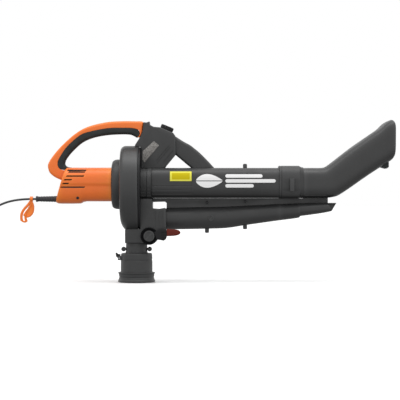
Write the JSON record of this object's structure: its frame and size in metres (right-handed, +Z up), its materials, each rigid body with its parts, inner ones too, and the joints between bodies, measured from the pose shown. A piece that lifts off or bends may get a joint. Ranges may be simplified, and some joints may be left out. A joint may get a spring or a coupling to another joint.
{
  "type": "leaf vacuum mulcher",
  "caption": "Corded leaf vacuum mulcher and blower: round fan housing, looped rear handle, upturned vacuum nozzle over a blower tube, mode selector and bag collar below.",
  "frame": {"origin": "middle of the box that the machine fills, without its lead, on the ground that the bag collar's flange stands on", "axes": "+X towards the nozzle, +Z up, +Y to the user's left; the mode selector is on the -Y side"},
  "size_m": [1.247, 0.3122, 0.4845],
  "materials": {
    "orange_plastic": "satin moulded plastic, fine grain",
    "dark_plastic": "satin moulded plastic, fine grain",
    "black_plastic": "fine textured plastic",
    "soft_grip": "soft ribbed overmould",
    "black_rubber": "dull flexible rubber",
    "bright_steel": "turned steel",
    "laminated_steel": "stacked laminations, varnished",
    "cast_aluminium": "sand cast, deburred",
    "copper": "copper winding and segments",
    "plug_brass": "stamped brass blades",
    "board_green": "coated circuit board",
    "yellow_label": "printed film label",
    "white_print": "white print on film",
    "grey_label": "grey printed film label"
  },
  "bodies": {
    "machine": {"motor_housing_right": "orange_plastic", "motor_housing_left": "orange_plastic", "handle_grip": "soft_grip", "rear_collar": "dark_plastic", "fan_housing_rear": "dark_plastic", "fan_housing_front": "dark_plastic", "inlet_ring": "dark_plastic", "stator": "laminated_steel", "field_coil_upper": "copper", "field_coil_lower": "copper", "brush_holder_right": "copper", "brush_holder_left": "copper", "rear_bearing": "bright_steel", "front_bearing": "bright_steel", "motor_bracket": "dark_plastic", "switch_housing_right": "dark_plastic", "switch_housing_left": "dark_plastic", "switch_module": "black_plastic", "control_board": "board_green", "dial_potentiometer": "board_green", "vacuum_tube_rear": "dark_plastic", "blower_tube_rear": "dark_plastic", "tube_bridge": "dark_plastic", "bridge_screw_rear": "bright_steel", "bridge_screw_front": "bright_steel", "housing_screw": "bright_steel", "front_collar": "dark_plastic", "vacuum_nozzle": "dark_plastic", "blower_nozzle": "dark_plastic", "front_rail": "dark_plastic", "nozzle_skid": "black_rubber", "diverter_housing": "dark_plastic", "bag_neck": "dark_plastic", "strain_relief": "black_rubber", "power_lead": "black_rubber", "plug_body": "black_rubber", "plug_pin_1": "plug_brass", "plug_pin_2": "plug_brass", "warning_label": "yellow_label", "side_badge": "white_print", "rating_label": "grey_label"},
    "rotor": {"motor_shaft": "bright_steel", "commutator": "copper", "armature": "laminated_steel", "cooling_fan": "dark_plastic", "impeller": "cast_aluminium", "impeller_nut": "bright_steel"},
    "rocker": {"rocker": "black_plastic"},
    "dial": {"speed_dial": "black_plastic"},
    "selector": {"selector_knob": "dark_plastic", "selector_lever": "orange_plastic", "diverter_flap": "dark_plastic"},
    "bag_collar": {"bag_collar": "dark_plastic", "latch_pin": "bright_steel"},
    "bag_latch": {"bag_latch": "black_plastic"},
    "release_button": {"release_button": "black_plastic"},
    "cord_hook": {"retainer_hook": "orange_plastic"}
  },
  "joints": [
    {"name": "rotor_spin", "type": "hinge", "parent": "machine", "child": "rotor", "pos_m": [-0.35, 0, 0.293], "axis": [1, 0, 0], "continuous": true},
    {"name": "rocker_tilt", "type": "hinge", "parent": "machine", "child": "rocker", "pos_m": [-0.195, 0, 0.458], "axis": [0, -1, 0], "range_deg": [0, 12]},
    {"name": "dial_turn", "type": "hinge", "parent": "machine", "child": "dial", "pos_m": [-0.1685, 0, 0.4547], "axis": [0.3746, 0, 0.9272], "range_deg": [0, 270]},
    {"name": "selector_turn", "type": "hinge", "parent": "machine", "child": "selector", "pos_m": [-0.218, 0, 0.139], "axis": [0, 1, 0], "range_deg": [0, 80]},
    {"name": "bag_collar_twist", "type": "hinge", "parent": "machine", "child": "bag_collar", "pos_m": [-0.257, 0, 0.05], "axis": [0, 0, 1], "range_deg": [0, 25]},
    {"name": "bag_latch_swing", "type": "hinge", "parent": "bag_collar", "child": "bag_latch", "pos_m": [-0.309, 0, 0.072], "axis": [0, -1, 0], "range_deg": [0, 30], "stiffness_Nm_per_rad": 0.05, "springref_deg": -5.73},
    {"name": "release_press", "type": "slide", "parent": "machine", "child": "release_button", "axis": [0, 1, 0], "range_m": [0, 0.0035], "stiffness_N_per_m": 600, "springref_m": -0.001},
    {"name": "hook_swing", "type": "hinge", "parent": "machine", "child": "cord_hook", "pos_m": [-0.578, 0, 0.2489], "axis": [1, 0, 0], "range_deg": [-60, 60]}
  ]
}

━━━━

Each line of the material should be echoed exactly.

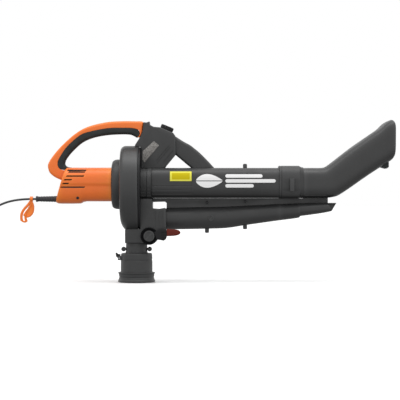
Write the JSON record of this object's structure: its frame and size in metres (right-handed, +Z up), its materials, each rigid body with its parts, inner ones too, and the joints between bodies, measured from the pose shown. A piece that lifts off or bends may get a joint. Ranges may be simplified, and some joints may be left out. A joint may get a spring or a coupling to another joint.
{
  "type": "leaf vacuum mulcher",
  "caption": "Corded leaf vacuum mulcher and blower: round fan housing, looped rear handle, upturned vacuum nozzle over a blower tube, mode selector and bag collar below.",
  "frame": {"origin": "middle of the box that the machine fills, without its lead, on the ground that the bag collar's flange stands on", "axes": "+X towards the nozzle, +Z up, +Y to the user's left; the mode selector is on the -Y side"},
  "size_m": [1.247, 0.3122, 0.4845],
  "materials": {
    "orange_plastic": "satin moulded plastic, fine grain",
    "dark_plastic": "satin moulded plastic, fine grain",
    "black_plastic": "fine textured plastic",
    "soft_grip": "soft ribbed overmould",
    "black_rubber": "dull flexible rubber",
    "bright_steel": "turned steel",
    "laminated_steel": "stacked laminations, varnished",
    "cast_aluminium": "sand cast, deburred",
    "copper": "copper winding and segments",
    "plug_brass": "stamped brass blades",
    "board_green": "coated circuit board",
    "yellow_label": "printed film label",
    "white_print": "white print on film",
    "grey_label": "grey printed film label"
  },
  "bodies": {
    "machine": {"motor_housing_right": "orange_plastic", "motor_housing_left": "orange_plastic", "handle_grip": "soft_grip", "rear_collar": "dark_plastic", "fan_housing_rear": "dark_plastic", "fan_housing_front": "dark_plastic", "inlet_ring": "dark_plastic", "stator": "laminated_steel", "field_coil_upper": "copper", "field_coil_lower": "copper", "brush_holder_right": "copper", "brush_holder_left": "copper", "rear_bearing": "bright_steel", "front_bearing": "bright_steel", "motor_bracket": "dark_plastic", "switch_housing_right": "dark_plastic", "switch_housing_left": "dark_plastic", "switch_module": "black_plastic", "control_board": "board_green", "dial_potentiometer": "board_green", "vacuum_tube_rear": "dark_plastic", "blower_tube_rear": "dark_plastic", "tube_bridge": "dark_plastic", "bridge_screw_rear": "bright_steel", "bridge_screw_front": "bright_steel", "housing_screw": "bright_steel", "front_collar": "dark_plastic", "vacuum_nozzle": "dark_plastic", "blower_nozzle": "dark_plastic", "front_rail": "dark_plastic", "nozzle_skid": "black_rubber", "diverter_housing": "dark_plastic", "bag_neck": "dark_plastic", "strain_relief": "black_rubber", "power_lead": "black_rubber", "plug_body": "black_rubber", "plug_pin_1": "plug_brass", "plug_pin_2": "plug_brass", "warning_label": "yellow_label", "side_badge": "white_print", "rating_label": "grey_label"},
    "rotor": {"motor_shaft": "bright_steel", "commutator": "copper", "armature": "laminated_steel", "cooling_fan": "dark_plastic", "impeller": "cast_aluminium", "impeller_nut": "bright_steel"},
    "rocker": {"rocker": "black_plastic"},
    "dial": {"speed_dial": "black_plastic"},
    "selector": {"selector_knob": "dark_plastic", "selector_lever": "orange_plastic", "diverter_flap": "dark_plastic"},
    "bag_collar": {"bag_collar": "dark_plastic", "latch_pin": "bright_steel"},
    "bag_latch": {"bag_latch": "black_plastic"},
    "release_button": {"release_button": "black_plastic"},
    "cord_hook": {"retainer_hook": "orange_plastic"}
  },
  "joints": [
    {"name": "rotor_spin", "type": "hinge", "parent": "machine", "child": "rotor", "pos_m": [-0.35, 0, 0.293], "axis": [1, 0, 0], "continuous": true},
    {"name": "rocker_tilt", "type": "hinge", "parent": "machine", "child": "rocker", "pos_m": [-0.195, 0, 0.458], "axis": [0, -1, 0], "range_deg": [0, 12]},
    {"name": "dial_turn", "type": "hinge", "parent": "machine", "child": "dial", "pos_m": [-0.1685, 0, 0.4547], "axis": [0.3746, 0, 0.9272], "range_deg": [0, 270]},
    {"name": "selector_turn", "type": "hinge", "parent": "machine", "child": "selector", "pos_m": [-0.218, 0, 0.139], "axis": [0, 1, 0], "range_deg": [0, 80]},
    {"name": "bag_collar_twist", "type": "hinge", "parent": "machine", "child": "bag_collar", "pos_m": [-0.257, 0, 0.05], "axis": [0, 0, 1], "range_deg": [0, 25]},
    {"name": "bag_latch_swing", "type": "hinge", "parent": "bag_collar", "child": "bag_latch", "pos_m": [-0.309, 0, 0.072], "axis": [0, -1, 0], "range_deg": [0, 30], "stiffness_Nm_per_rad": 0.05, "springref_deg": -5.73},
    {"name": "release_press", "type": "slide", "parent": "machine", "child": "release_button", "axis": [0, 1, 0], "range_m": [0, 0.0035], "stiffness_N_per_m": 600, "springref_m": -0.001},
    {"name": "hook_swing", "type": "hinge", "parent": "machine", "child": "cord_hook", "pos_m": [-0.578, 0, 0.2489], "axis": [1, 0, 0], "range_deg": [-60, 60]}
  ]
}